Julho 2013
No Ceará é Assim
A Casa do Ceará em Brasília foi fundada para ajudar os cearenses que vieram participar da construção da cidade. Hoje, ela continua abrigando os “Sem Ceará”, expressão criada pelo historiador Adirson Vasconcelos para identificar todos nós que vivemos longe da terrinha. Não tem os Sem Casa, os Sem Terra?, nós somos os Sem Ceará.
O cearense vai embora, fugindo da seca, da fome, da miséria ou, simplesmente, cumprindo o destino de “andar por esse país/ Pra ver se um dia/Descansa feliz”, como cantava Luiz Gonzaga. Nós saímos pelo mundo com a certeza de que nada pode ser pior do que já passamos. É a mesma coragem que leva o jangadeiro a enfrentar o mar bravio, o mesmo destemor que move o vaqueiro nas quebradas da caatinga atrás de um boi. Em meio as mazelas e as surpresas que a vida apronta, não perdemos o humor, a solidariedade, a presença de espirito.
O repórter Hermann Hesse saiu numa madrugada da TV Verdes Mares, em Fortaleza, para fazer reportagem no interior do Ceará. Pegou a BR-222, rumo a Sobral. Quando o dia começou a clarear, parou num restaurante, na beira da estrada, para o café da manhã. Casa simples, mas mesa farta: cuscuz, tapioca, beijú, batata, doce-de-leite, melancia, banana, mamão, ananás. Jerimum, pão, queijo, café e leite. Ao lado, uma gamela cheia de ovos.
Como se não estivesse contente com tanta fartura, olhou pra senhora que estava atendendo e pediu: - “A senhora pode preparar dois ovos pra mim?”
- “Han! Num preparo nem pra mim”, disse a mulher que deu uma rabissaca e sumiu do salão.
Além de brincalhão, o cearense é solidário amigo. O sr. Dimas, que foi dono da Leão do Sul, que vende pastel e caldo de cana na praça do Ferreira, resolveu mandartrês de seus treze filhos passear em Aurora, sua terra natal. Enviou um telegrama para o compadre antes de despachar os meninos: “Compadre seguem trem amanhã Marshal, Pedro Jorge e Dimas Filho”. Quando chegaram à estação estava a esperá-los uma jardineira. Em casa, os quartos tinham treze redes armadas. O dono da casa foi logo ´perguntando pelos outros irmãos. Não reclamou, nem fez cara feia quando soube que o erro foi do Correio que colocou lá “Marsal, Pedro Jorge e demais filhos”.

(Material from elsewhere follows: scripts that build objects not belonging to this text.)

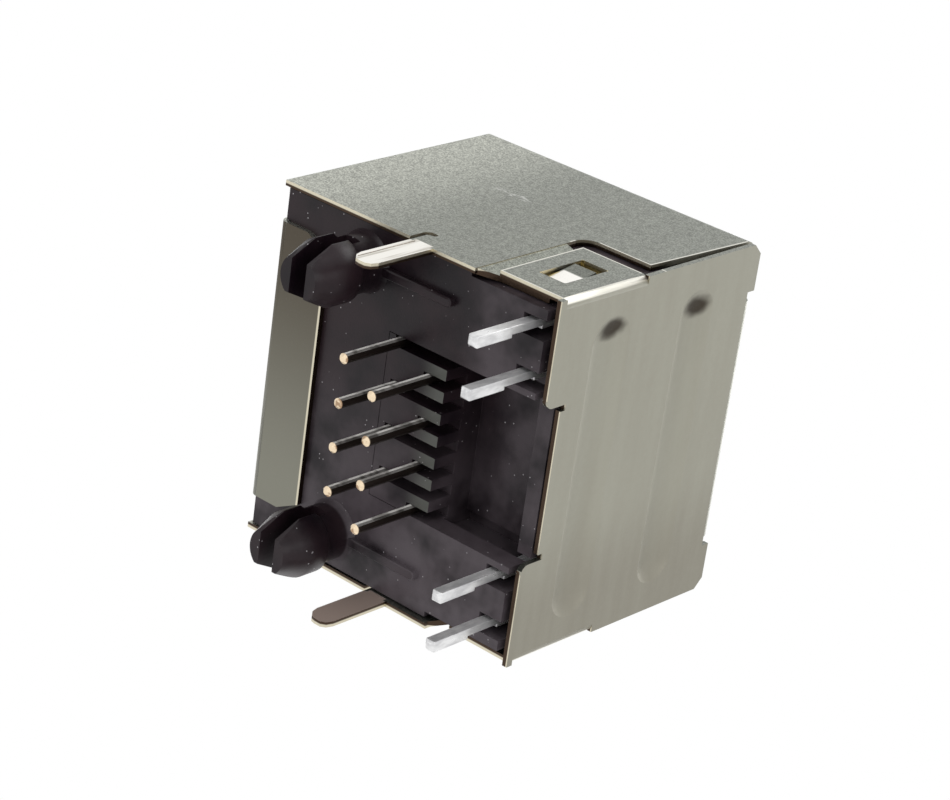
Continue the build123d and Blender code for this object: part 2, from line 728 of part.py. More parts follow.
def build_contact(index):
    """Spring wire: tail, bend, run, hairpin and rising free end."""
    x = contact_x(index)
    y = tail_y(index)
    tip = Vector(x, y, TAIL_TIP)
    knee = Vector(x, y, RUN_Z - TAIL_BEND_R)
    run = Vector(x, y - TAIL_BEND_R, RUN_Z)
    turn = Vector(x, HAIRPIN_Y, RUN_Z)
    front = Vector(x, HAIRPIN_Y - HAIRPIN_R, HAIRPIN_Z)
    lift = Vector(x, LIFT_Y, LIFT_Z)
    free = Vector(x, FREE_END_Y, FREE_END_Z)
    inset = TAIL_BEND_R * (1 - math.sin(math.radians(45)))
    bend = Vector(x, y - inset, RUN_Z - inset)
    path = (
        Line(tip, knee)
        + ThreePointArc(knee, bend, run)
        + Line(run, turn)
        + ThreePointArc(turn, front, lift)
        + Line(lift, free)
    )
    sides = RegularPolygon(WIRE_R, WIRE_SIDES, major_radius=False, rotation=180 / WIRE_SIDES)
    wire = sweep(Plane(origin=tip, z_dir=(0, 0, 1)) * sides, path=path)
    return chamfer(wire.faces().sort_by(Axis.Z)[0].edges(), WIRE_TIP)


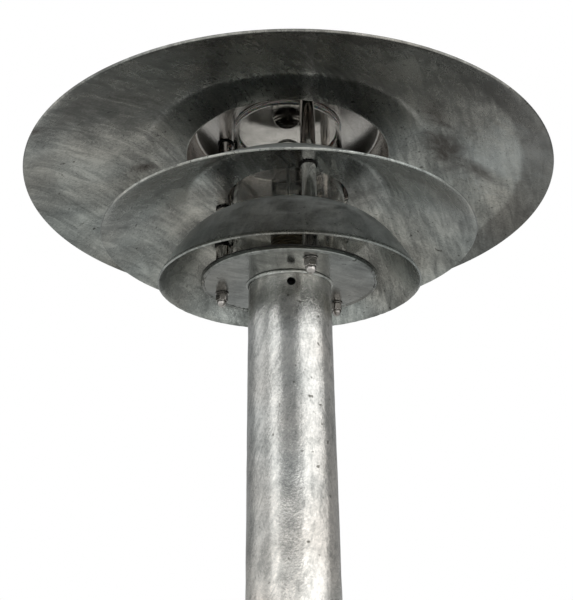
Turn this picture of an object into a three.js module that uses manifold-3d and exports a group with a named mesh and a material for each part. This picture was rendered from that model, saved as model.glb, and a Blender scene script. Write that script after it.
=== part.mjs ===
// Low street lamp post in hot-dip galvanised steel: a round pole on a foot plate carries a
// head of three tiered ring shades around a clear glass cylinder. Three threaded rods with
// spacer tubes stand on the pole's top flange and clamp the shades; the upper shade is
// closed by a crown and lifts off with the glass, so that the lamp inside can be changed.
// Millimetres, +Z up, origin on the ground under the middle of the pole.

import * as THREE from 'three';
import { mergeVertices } from 'three/addons/utils/BufferGeometryUtils.js';
import Module from 'manifold-3d';

const wasm = await Module();
wasm.setup();

// ---- driving dimensions ---------------------------------------------------------------

const GAP = 0.3; // clearance left between two pieces that touch

const POLE_RADIUS = 30.15;
const POLE_WALL = 2.9;
const VENT_RADIUS = 3; // drain hole for the zinc bath, just under the top flange
const VENT_DROP = 8; // its centre below the flange
const VENT_ANGLE = -88;

const FOOT_RADIUS = 115;
const FOOT_THICKNESS = 10;
const FOOT_BORE_RADIUS = 22; // the ground cable comes up through it
const ANCHOR_COUNT = 4;
const ANCHOR_CIRCLE_RADIUS = 90;
const ANCHOR_HOLE_RADIUS = 7;
const FOOT_WELD_LEG = 6;
const TOP_WELD_LEG = 2.5;

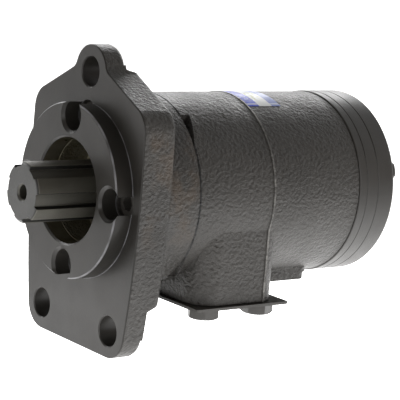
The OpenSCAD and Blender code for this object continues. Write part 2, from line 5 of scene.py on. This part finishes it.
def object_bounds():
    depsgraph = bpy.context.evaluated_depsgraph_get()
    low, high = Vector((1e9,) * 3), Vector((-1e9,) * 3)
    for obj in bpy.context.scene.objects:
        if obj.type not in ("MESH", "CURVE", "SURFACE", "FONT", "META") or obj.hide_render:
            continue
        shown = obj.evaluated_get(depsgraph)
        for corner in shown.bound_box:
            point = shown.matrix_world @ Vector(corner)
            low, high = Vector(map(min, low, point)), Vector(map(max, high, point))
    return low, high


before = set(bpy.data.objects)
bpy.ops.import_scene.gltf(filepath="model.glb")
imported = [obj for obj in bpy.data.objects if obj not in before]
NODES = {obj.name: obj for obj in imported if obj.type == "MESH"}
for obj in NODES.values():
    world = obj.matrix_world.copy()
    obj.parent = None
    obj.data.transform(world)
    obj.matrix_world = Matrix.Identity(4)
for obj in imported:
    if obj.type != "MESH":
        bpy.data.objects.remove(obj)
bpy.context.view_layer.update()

# Places and sizes on the motor, in metres along its own axes: X out along the shaft, Z up.
SHAFT_TIP_X = 0.0405
SPLINE_R = 0.01745
SPLINE_ROOT_R = 0.0150
PILOT_R = 0.0508
PILOT_FRONT_X = 0.0112
RECESS_R = 0.0306
MOUNT_HOLE_R = 0.00875
MOUNT_HOLES_YZ = [(0, 0.0684), (0.0354, -0.0752), (-0.0354, -0.0752)]
JOINT_X = -0.0430
PARTING_X = -0.0975
PORT_FACE_Z = -0.0618
PITS_X = [-0.130, -0.160]
PIT_ACROSS_YZ = (0.530, 0.848)  # direction across the line from the axis out through the pits
LABEL_FRONT_X = -0.0986
LABEL_NEAR_ANGLE = 0.436  # radians from the top toward the camera


# ---- shader building ----

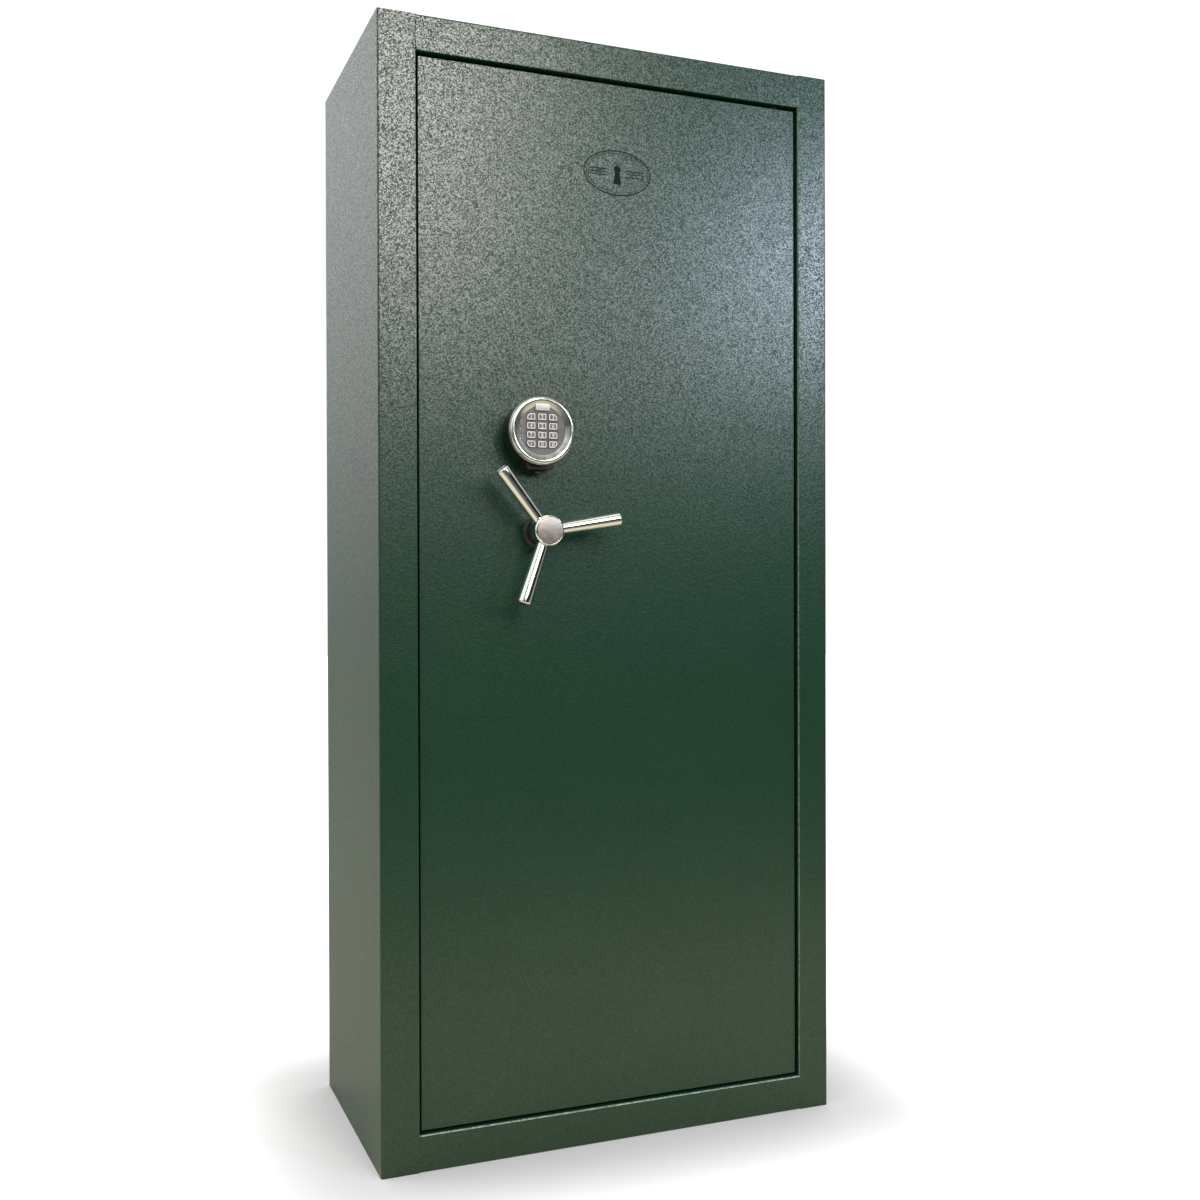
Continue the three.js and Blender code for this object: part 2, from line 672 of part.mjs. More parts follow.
function lockCase() {
  const reach = LOCK_BOLT.half + LOCK_BOLT.side;
  return cut(
    block(
      [LOCK_LEFT, LOCK.front, HANDLE_Z - LOCK.height / 2],
      [LOCK_LEFT + LOCK.width, LOCK.back, HANDLE_Z + LOCK.height / 2],
    ),
    block(
      [LOCK_LEFT - 1, LOCK_BOLT_Y - reach, HANDLE_Z - reach],
      [LOCK_LEFT + 42, LOCK_BOLT_Y + reach, HANDLE_Z + reach],
    ),
  );
}

// The sliding bolt, with a round nose against the cam's flank.
function lockBolt() {
  const { half, length, clear } = LOCK_BOLT;
  const tip = HANDLE_X + CAM.radius + clear;
  const shape = new THREE.Shape();
  shape.moveTo(tip + length, HANDLE_Z + half);
  shape.lineTo(tip + half, HANDLE_Z + half);
  shape.absarc(tip + half, HANDLE_Z, half, Math.PI / 2, 1.5 * Math.PI);
  shape.lineTo(tip + length, HANDLE_Z - half);
  return plate(shape, LOCK_BOLT_Y - half, LOCK_BOLT_Y + half);
}

function hardPlate() {
  const y0 = DOOR.skinBack + WELD_GAP;
  return block([LOCK_LEFT - 6, y0, HANDLE_Z - 50], [LOCK_LEFT + LOCK.width + 8, y0 + 3, HANDLE_Z + 50]);
}

// The lead from the keypad, through the door plate and down into the top of the lock.
function lockCable() {
  const radius = 2;
  const lockX = LOCK_LEFT + 24;
  const lockTop = HANDLE_Z + LOCK.height / 2 + WELD_GAP;
  const path = new THREE.CatmullRomCurve3([
    new THREE.Vector3(KEYPAD_X, DOOR.face + 0.5, KEYPAD_Z),
    new THREE.Vector3(KEYPAD_X, DOOR.skinBack - 1, KEYPAD_Z),
    new THREE.Vector3(KEYPAD_X + 12, DOOR.skinBack + 8, KEYPAD_Z - 1),
    new THREE.Vector3(KEYPAD_X + 55, DOOR.skinBack + 9, KEYPAD_Z - 8),
    new THREE.Vector3(lockX - 4, DOOR.skinBack + 12, KEYPAD_Z - 34),
    new THREE.Vector3(lockX, DOOR.skinBack + 17, lockTop + 14),
    new THREE.Vector3(lockX, DOOR.skinBack + 18, lockTop),
  ]);
  const section = shapeOf(Array.from({ length: 8 }, (_, i) => polar(radius, (i * Math.PI) / 4)));
  return solid(new THREE.ExtrudeGeometry(section, { steps: 28, extrudePath: path }));
}

piece(door, "lock_case", lockCase(), zincPlate);
piece(door, "lock_bolt", lockBolt(), steel);
piece(door, "hard_plate", hardPlate(), steel);
piece(door, "lock_cable", lockCable(), blackPlastic);

// ---- Handle, in a group on its own axis. Depth 0 is the door face, and -Y is towards the user. ----

const handle = new THREE.Group();
handle.position.set(HANDLE_X, DOOR.face, HANDLE_Z);
door.add(handle);

const HUB = { radius: 20.5, front: -50, back: -25, cap: 18 };
const NECK_RADIUS = 17;
const SPOKE = { start: 16, end: 103, depth: -37.5, dish: 8, thin: 7.6, thick: 9.5 };
const SPOKE_ANGLES = { right: 9.5, left: 129.5, lower: 249.5 };

function escutcheon() {
  const neck = [
    [22, 0 - WELD_GAP],
    [22, -3],
    [NECK_RADIUS, -6],
    [NECK_RADIUS, HUB.back + WELD_GAP],
    [SPINDLE_RADIUS + 0.6, HUB.back + WELD_GAP],
    [SPINDLE_RADIUS + 0.6, 0 - WELD_GAP],
  ];
  return turned([...neck, neck[0]].reverse(), 32);
}

function handleHub() {
  const { radius, front, back, cap } = HUB;
  return turned(
    [
      [0, back],
      [radius - 1, back],
      [radius, back - 1],
      [radius, front + 1.5],
      [radius - 1.2, front],
      [cap, front],
      [cap, front + 1.5],
      [0, front + 1.5],
    ].reverse(),
    32,
  );
}

function handleCap() {
  return bar([0, HUB.front + 1.2, 0], [0, HUB.front - 0.4, 0], HUB.cap - WELD_GAP, HUB.cap - WELD_GAP, 32);
}

// A spoke that leans towards the user, thickens outwards and ends in a small edge, drawn along +X.
function spoke() {
  const { start, end, depth, dish, thin, thick } = SPOKE;
  const at = (x) => [x, depth - (dish * (x - start)) / (end - start), 0];
  const edge = 2;
  const clear = HUB.radius + WELD_GAP;
  return cut(
    join(
      bar(at(start), at(end - edge), thin, thick, 20),
      bar(at(end - edge), at(end), thick, thick - edge, 20),
    ),
    bar([0, HUB.front, 0], [0, HUB.back, 0], clear, clear, 64),
  );
}

function spindle() {
  const [camFront, camBack] = [CAM.front - DOOR.face, CAM.back - DOOR.face];
  const along = (y) => [0, y, 0];
  return join(
    bar(along(HUB.back + WELD_GAP), along(camBack + 3), SPINDLE_RADIUS),
    bar(along(camFront - 3 - WELD_GAP), along(camFront - WELD_GAP), 9),
    bar(along(camBack + WELD_GAP), along(camBack + 6), 9.5, 9.5, 6),
  );
}

piece(handle, "handle_escutcheon", escutcheon(), blackPlastic);
piece(handle, "handle_hub", handleHub(), chrome);
piece(handle, "handle_cap", handleCap(), brushedCap);
for (const [side, degrees] of Object.entries(SPOKE_ANGLES)) {
  const arm = piece(handle, `handle_spoke_${side}`, spoke(), chrome);
  arm.rotation.y = -THREE.MathUtils.degToRad(degrees);
}
piece(handle, "handle_spindle", spindle(), steel);
piece(handle, "bolt_cam", boltCam(), zincPlate);

// ---- Keypad, in a group on its own centre. Depth 0 is the door face. ----

const keypad = new THREE.Group();
keypad.position.set(KEYPAD_X, DOOR.face, KEYPAD_Z);
door.add(keypad);

const HOUSING = { radius: 43, front: -30, chinHalf: 19, chinEnd: -50.5, chinFront: -27 };
const BAY = { half: 15.6, front: -24.5, back: -4, bottom: -52, top: 1 };
const BEZEL = { outer: 45.3, inner: 35, front: -40 };
const KEY = { width: 13.2, height: 10.2, across: 15.3, down: 12, back: -32, front: -36.2, corner: 4.2 };
const FACE = { radius: 34.7, back: -30.3, front: -35 };

function keypadHousing() {
  const round = turned(
    [
      [0, HOUSING.front],
      [HOUSING.radius - 1, HOUSING.front],
      [HOUSING.radius, HOUSING.front + 1],
      [HOUSING.radius, -WELD_GAP],
      [0, -WELD_GAP],
    ],
    48,
  );
  const chin = block(
    [-HOUSING.chinHalf, HOUSING.chinFront, HOUSING.chinEnd],
    [HOUSING.chinHalf, -WELD_GAP, -HOUSING.radius / 2],
  );
  const bay = block([-BAY.half, BAY.front, BAY.bottom], [BAY.half, BAY.back, BAY.top]);
  return cut(join(round, chin), bay);
}

function keypadBezel() {
  const { outer, inner, front } = BEZEL;
  const back = HOUSING.front - WELD_GAP;
  const ring = turned(
    [
      [inner, back],
      [inner, front + 3.5],
      [inner + 2, front + 1],
      [inner + 4.5, front],
      [outer - 4, front],
      [outer - 1.5, front + 1.2],
      [outer, front + 4],
      [outer, back],
      [inner, back],
    ],
    48,
  );
  const tab = block([-10, front + 1.5, 25], [10, FACE.front - WELD_GAP, inner + 3]);
  return join(ring, tab);
}

// A key's outline. cornerX and cornerZ say which corner is cut away, and grow widens it for its hole.
function keyShape(cornerX, cornerZ, grow) {
  const [w, h] = [KEY.width / 2 + grow, KEY.height / 2 + grow];
  const corners = [
    [1, 1],
    [-1, 1],
    [-1, -1],
    [1, -1],
  ];
  const points = corners.flatMap(([sx, sz]) => {
    const c = sx === cornerX && sz === cornerZ ? KEY.corner : 1.2;
    const nearSide = [sx * w, sz * (h - c)];
    const nearTop = [sx * (w - c), sz * h];
    return sx * sz > 0 ? [nearSide, nearTop] : [nearTop, nearSide];
  });
  return shapeOf(points);
}

const KEY_NAMES = ["1", "2", "3", "4", "5", "6", "7", "8", "9", "star", "0", "hash"];
const keys = KEY_NAMES.map((name, i) => {
  const [column, row] = [(i % 3) - 1, Math.floor(i / 3)];
  return {
    name: `key_${name}`,
    x: column * KEY.across,
    z: (1.5 - row) * KEY.down,
    cornerX: row === 0 || row === 3 ? column : 0,
    cornerZ: row === 0 ? 1 : -1,
  };
});

function keyPlate(key, grow, y0, y1) {
  return plate(keyShape(key.cornerX, key.cornerZ, grow), y0, y1).translate([key.x, 0, key.z]);
}

function keypadFace() {
  const disc = bar([0, FACE.back, 0], [0, FACE.front, 0], FACE.radius, FACE.radius, 48);
  return cut(disc, ...keys.map((key) => keyPlate(key, 0.4, FACE.front - 1, FACE.back + 1)));
}

const DRAWER = { half: 15.2, front: -24.1, back: -4.4, bottom: -50.2, top: 0.4, wall: 1.2 };

// The battery tray, open towards the top and the front, with a small pull tab under it.
function batteryDrawer() {
  const { half, front, back, bottom, top, wall } = DRAWER;
  return join(
    cut(
      block([-half, front, bottom], [half, back, top]),
      block([-half + wall, front + wall, bottom + wall], [half - wall, back - wall, top + 1]),
    ),
    block([-4, front + 6, bottom - 4.5], [4, front + 9, bottom + 0.5]),
  );
}

function battery() {
  const { half, front, back, bottom, wall } = DRAWER;
  const inset = wall + WELD_GAP;
  const base = bottom + inset;
  const terminals = [-6.4, 6.4].map((x) =>
    bar([x, (front + back) / 2, base + 46], [x, (front + back) / 2, base + 48.5], 3.5, 3.5, 12),
  );
  return join(
    block([-half + inset, front + inset, base], [half - inset, back - inset, base + 46.5]),
    ...terminals,
  );
}

piece(keypad, "keypad_housing", keypadHousing(), blackPlastic);
piece(keypad, "keypad_bezel", keypadBezel(), chrome);
piece(keypad, "keypad_face", keypadFace(), keypadGrey);
for (const key of keys) {
  piece(keypad, key.name, keyPlate(key, 0, KEY.front, KEY.back), keyRubber);
}
piece(keypad, "battery_drawer", batteryDrawer(), blackPlastic);
piece(keypad, "battery", battery(), batteryCase);

export default safe;
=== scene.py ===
"""Gun safe: its finishes, its fine pieces and a studio to look at it in.

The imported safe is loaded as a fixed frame. CAD nodes with the right shape keep it and get a finish;
the handle, the keypad, the bolts and other small pieces are made again here with their real edges.
Lengths are metres. +X is right, +Y goes into the safe and +Z is up; the door faces -Y.
"""

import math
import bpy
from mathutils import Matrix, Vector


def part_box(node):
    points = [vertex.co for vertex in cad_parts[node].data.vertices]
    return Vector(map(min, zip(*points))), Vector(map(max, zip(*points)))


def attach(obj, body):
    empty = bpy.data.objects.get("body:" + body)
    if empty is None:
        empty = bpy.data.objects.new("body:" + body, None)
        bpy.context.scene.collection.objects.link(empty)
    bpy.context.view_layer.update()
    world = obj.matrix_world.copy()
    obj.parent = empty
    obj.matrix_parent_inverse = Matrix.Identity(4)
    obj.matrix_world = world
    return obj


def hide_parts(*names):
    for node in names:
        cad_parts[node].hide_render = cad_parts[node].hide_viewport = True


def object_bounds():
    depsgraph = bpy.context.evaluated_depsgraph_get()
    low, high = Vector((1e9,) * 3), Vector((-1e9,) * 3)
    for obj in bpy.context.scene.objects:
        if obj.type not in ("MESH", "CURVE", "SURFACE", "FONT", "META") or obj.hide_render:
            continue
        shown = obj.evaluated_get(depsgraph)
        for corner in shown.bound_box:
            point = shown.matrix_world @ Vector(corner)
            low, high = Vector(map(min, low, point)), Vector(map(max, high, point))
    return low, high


bl_info = {
    "name": "Gun Safe",
    "version": (1, 0, 0),
    "blender": (4, 5, 0),
    "location": "View3D > Sidebar > Gun Safe",
    "description": "Finishes, keypad, handle, boltwork and studio for an upright gun safe",
    "category": "Object",
}

import bpy
import numpy as np
from mathutils import Matrix

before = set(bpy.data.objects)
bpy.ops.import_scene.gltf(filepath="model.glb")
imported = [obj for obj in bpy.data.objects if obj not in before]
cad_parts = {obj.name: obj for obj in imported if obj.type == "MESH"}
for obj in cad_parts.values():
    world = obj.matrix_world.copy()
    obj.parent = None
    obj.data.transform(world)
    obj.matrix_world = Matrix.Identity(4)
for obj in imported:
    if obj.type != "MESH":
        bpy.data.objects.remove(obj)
CAD_BOX = [list(corner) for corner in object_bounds()]

MM = 0.001
TURN = 2 * math.pi
CORE = 1 * MM  # radius of the flat disc that closes a turned piece at its axis
KEY_LABELS = {"star": "*", "hash": "#"}
KEYS = [n[4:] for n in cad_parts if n.startswith("key_")]

PAINTED = (
    "left_side_panel right_side_panel top_panel bottom_panel back_panel door_stop_frame door_skin"
).split()
CARPETED = (
    "left_liner right_liner back_liner stock_rest top_shelf shelf_cleat barrel_rack"
).split()
ZINC_PLATED = (
    "bolt_channel top_bolt_guide bottom_bolt_guide bolt_bar bolt_cam lock_case"
).split()
BARE_STEEL = (
    "hinge_bracket_top hinge_bracket_bottom dead_bar handle_spindle lock_bolt hard_plate"
).split()


def centre(node):
    """Middle of a CAD node's box."""
    low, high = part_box(node)
    return np.array((low + high) / 2)


# ---- Outlines and profiles: arrays of points, worked out whole ----


def rounded(points, radius, steps=5, closed=True):
    """The polygon with each corner P replaced by the curve (1-t)^2 A + 2t(1-t) P + t^2 B.

    A and B are the points at the radius from P along its two sides. radius is one number or one for each
    corner, and an open line keeps its two ends.
    """
    p = np.asarray(points, float)
    r = np.broadcast_to(np.asarray(radius, float), len(p))[:, None]
    before, after = np.roll(p, 1, 0) - p, np.roll(p, -1, 0) - p
    length = [np.linalg.norm(v, axis=1, keepdims=True) for v in (before, after)]
    a, b = (p + v / n * np.minimum(r, n * 0.49) for v, n in zip((before, after), length))
    t = np.linspace(0, 1, steps + 1)[None, :, None]
    curve = (1 - t) ** 2 * a[:, None] + 2 * t * (1 - t) * p[:, None] + t**2 * b[:, None]
    if closed:
        return curve.reshape(-1, p.shape[1])
    return np.vstack([p[:1], curve[1:-1].reshape(-1, p.shape[1]), p[-1:]])


def rectangle(width, height):
    """Corners of a rectangle about the origin, anticlockwise."""
    return np.array([[-1, -1], [1, -1], [1, 1], [-1, 1]]) * (width / 2, height / 2)


def ellipse(width, height, steps=72):
    """Points (w/2 cos t, h/2 sin t) round an ellipse."""
    t = np.linspace(0, TURN, steps, endpoint=False)
    return np.stack([width / 2 * np.cos(t), height / 2 * np.sin(t)], 1)


def inset(outline, distance):
    """Each point of an anticlockwise outline moved inwards, square to the line between its neighbours."""
    along = np.roll(outline, -1, 0) - np.roll(outline, 1, 0)
    along /= np.linalg.norm(along, axis=1, keepdims=True)
    return outline + distance * np.stack([-along[:, 1], along[:, 0]], 1)


# ---- Shells: (points, faces) pairs ----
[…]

Uma outra característica do cearense, além da coragem, é a presença de espirito. Manuel Marinho chegou de surpresa à fazenda, perto de Sobral, e encontrou o capataz dormindo. E começou a cobrar serviço: “cadê a cerca, você não desmamou o bezerro. Assim não dá”, disse aborrecido. O cabra respondeu na hora: - pois então bote outro.
Marinho, gritou com ele: -então é isso que você quer? Pois vou botar outro no seu lugar.”
- Não, doutô. Tô pedindo pro sr. botar outro é pra me ajudá
Nós que vivemos por aqui não desgrudamos de lá. A casa é a ponte. É como o mar. A gente sabe que ele está alí, não tomamos banho toda hora porque não queremos. Muitos cearenses de Brasília não frequentam a casa, mas sabem que ela está aqui para quando precisar.